Mari Spirito is founder and director of Protocinema (Istanbul, New York) and director of the Conversations program.
“We wanted to come to Art Basel Miami Beach in 2017 because this fair is basically the last stage of the Art Basel Hong Kong – Basel – Miami Beach triangle. This year it will be our seventh and final fair. So it’s a first in Miami and we are all the more satisfied that the US remains, year in year out, the primary art market in the world since the second World War. Latin America, still enjoying the accolades from the prestigious São Paulo Biennial, is also a great breeding ground for art traders.
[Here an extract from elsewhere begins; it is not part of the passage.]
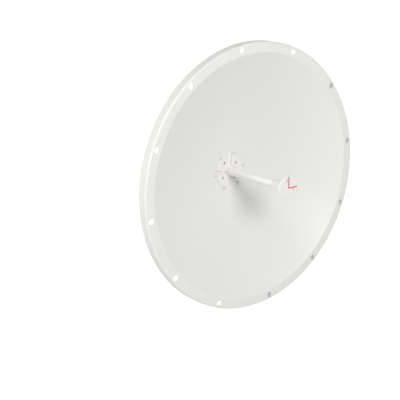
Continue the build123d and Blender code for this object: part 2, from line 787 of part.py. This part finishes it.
levels = {"upper": clamp_level, "lower": -clamp_level}
for level_name, level in levels.items():
    save(vee_jaw(level, -1), f"{level_name}_front_jaw")

    with BuildPart() as rear_jaw:
        add(vee_jaw(level, 1).part)
        with BuildSketch(Plane.XZ.offset(-jaw_back)):
            with Locations((-clamp_bolt_offset, level), (clamp_bolt_offset, level)):
                Rectangle(neck_side, neck_side)
        extrude(amount=neck_depth, mode=Mode.SUBTRACT)
    save(rear_jaw, f"{level_name}_rear_jaw")

spring_seat = web_front - m8_washer_height
nut_seat = spring_seat - m8_spring_height
clamp_bolt_tip = nut_seat - m8_nut_height - clamp_travel - 2
clamp_bolt = carriage_bolt(m8_radius, jaw_back - clamp_bolt_tip, 8.3, 4.6, neck_depth)
for level_name, level in levels.items():
    with BuildPart() as clamp_bolts:
        with clamp_spots(jaw_back, level):
            add(clamp_bolt)
    save(clamp_bolts, f"{level_name}_clamp_bolts")

bolt_clearance = m8_radius + 0.05
clamp_washer = washer(m8_washer_radius, bolt_clearance, m8_washer_height)
clamp_spring = washer(m8_spring_radius, bolt_clearance, m8_spring_height)
clamp_nut = hexagon(m8_flats, m8_nut_height, bolt_clearance)
with BuildPart() as clamp_washers:
    with clamp_spots(web_front, *levels.values()):
        add(clamp_washer)
save(clamp_washers, "clamp_washers")

with BuildPart() as spring_washers:
    with clamp_spots(spring_seat, *levels.values()):
        add(clamp_spring)
save(spring_washers, "spring_washers")

with BuildPart() as clamp_nuts:
    with clamp_spots(nut_seat, *levels.values()):
        add(clamp_nut)
save(clamp_nuts, "clamp_nuts")
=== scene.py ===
import json
import math
from collections import namedtuple

import bmesh
import bpy
from mathutils import Matrix, Vector


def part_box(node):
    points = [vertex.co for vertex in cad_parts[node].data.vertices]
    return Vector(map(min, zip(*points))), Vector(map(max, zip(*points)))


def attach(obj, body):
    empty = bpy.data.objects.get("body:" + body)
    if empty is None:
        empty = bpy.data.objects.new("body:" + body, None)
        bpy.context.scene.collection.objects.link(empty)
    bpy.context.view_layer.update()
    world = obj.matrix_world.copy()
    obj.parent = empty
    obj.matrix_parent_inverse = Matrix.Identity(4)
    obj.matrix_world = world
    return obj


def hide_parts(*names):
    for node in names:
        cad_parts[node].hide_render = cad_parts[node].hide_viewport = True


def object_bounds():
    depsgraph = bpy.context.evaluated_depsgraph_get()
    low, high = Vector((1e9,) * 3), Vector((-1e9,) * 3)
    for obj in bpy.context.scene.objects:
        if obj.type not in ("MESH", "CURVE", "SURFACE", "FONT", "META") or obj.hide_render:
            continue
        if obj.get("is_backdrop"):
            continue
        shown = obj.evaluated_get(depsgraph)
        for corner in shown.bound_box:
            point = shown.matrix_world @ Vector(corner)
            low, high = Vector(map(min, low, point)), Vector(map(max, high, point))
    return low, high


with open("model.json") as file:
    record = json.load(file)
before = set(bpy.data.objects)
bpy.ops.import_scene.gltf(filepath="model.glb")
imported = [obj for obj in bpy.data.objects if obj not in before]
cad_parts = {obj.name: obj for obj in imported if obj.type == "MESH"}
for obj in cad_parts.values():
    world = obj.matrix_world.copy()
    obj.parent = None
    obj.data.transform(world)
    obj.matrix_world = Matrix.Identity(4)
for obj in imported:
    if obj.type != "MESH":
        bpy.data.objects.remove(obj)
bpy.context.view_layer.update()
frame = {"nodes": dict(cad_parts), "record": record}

nodes = frame["nodes"]
scene = bpy.context.scene
mm = 0.001


# ---------------------------------------------------------------- material building blocks
class Shader:
    """A material whose Principled shader is fed by a few procedural textures in object space."""

    def __init__(self, name, color, roughness, metallic=0.0):
        self.material = bpy.data.materials.new(name)
        self.material.use_nodes = True
        self.tree = self.material.node_tree
        self.shader = self.tree.nodes["Principled BSDF"]
        self.shader.inputs["Base Color"].default_value = (*color, 1)
        self.shader.inputs["Roughness"].default_value = roughness
        self.shader.inputs["Metallic"].default_value = metallic
        self.color = (*color, 1)
        self.where = self.tree.nodes.new("ShaderNodeTexCoord").outputs["Object"]
        self.normal = None

    def node(self, kind, **inputs):
        """Adds a node and sets or links its inputs; an underscore in a name stands for a space."""
        made = self.tree.nodes.new(kind)
        for name, value in inputs.items():
            socket = made.inputs[name.replace("_", " ")]
            if isinstance(value, bpy.types.NodeSocket):
                self.tree.links.new(value, socket)
            else:
                socket.default_value = value
        return made

    def stretched(self, scale):
        """Object coordinates scaled by a different amount along each axis."""
        return self.node("ShaderNodeMapping", Vector=self.where, Scale=scale).outputs["Vector"]

    def noise(self, scale, detail, where=None):
        """Cloudy noise from about 0.3 to 0.7; a scale of 100 has grains of about 10 mm."""
        made = self.node("ShaderNodeTexNoise", Vector=where or self.where, Scale=scale,
                         Detail=detail, Roughness=0.55)
        return made.outputs["Fac"]

    def crystals(self, scale):
        """Random red and green values, each constant over one cell of a pattern of crystals."""
        cells = self.node("ShaderNodeTexVoronoi", Vector=self.where, Scale=scale)
        parts = self.node("ShaderNodeSeparateColor", Color=cells.outputs["Color"])
        return parts.outputs["Red"], parts.outputs["Green"]

    def ramp(self, value, low, high, out_low, out_high):
        """Maps a value's range onto another one, clamped."""
        made = self.node("ShaderNodeMapRange", Value=value)
        for socket, number in zip(made.inputs[1:5], (low, high, out_low, out_high)):
            socket.default_value = number
        return made.outputs["Result"]

    def mix(self, factor, first, second):
        """Mixes two colours; each is a colour or a socket."""
        made = self.tree.nodes.new("ShaderNodeMix")
        made.data_type = "RGBA"
        for name, value in (("Factor", factor), ("A", first), ("B", second)):
            socket = [s for s in made.inputs if s.name == name and s.enabled][0]
            if isinstance(value, bpy.types.NodeSocket):
                self.tree.links.new(value, socket)
            else:
                socket.default_value = value
        return [s for s in made.outputs if s.enabled][0]

    def paint(self, socket_name, value):
        """Links a value to an input of the Principled shader."""
        self.tree.links.new(value, self.shader.inputs[socket_name])

    def vary_color(self, factor, other):
        """Blends the base colour so far towards another one by a factor socket."""
        self.color = self.mix(factor, self.color, (*other, 1))
        self.paint("Base Color", self.color)

    def bump(self, height, strength, distance):
        """Adds relief on top of the relief that the material has already."""
        made = self.node("ShaderNodeBump", Height=height, Strength=strength, Distance=distance)
        if self.normal:
            self.tree.links.new(self.normal, made.inputs["Normal"])
        self.normal = made.outputs["Normal"]
        self.paint("Normal", self.normal)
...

We have Francophile clients there who love post-war Parisian painting and have property in the capital. They come to Miami wanting to make significant investments. We also wanted to highlight our specialization on American soil because many American expressionist artists remain out of reach, while today, the demand for a high-quality Jean Fautrier or a Nicolas de Staël remains.”
Franck Prazan is director of the Applicat-Prazan gallery and specialist in the great post-war painters in Paris.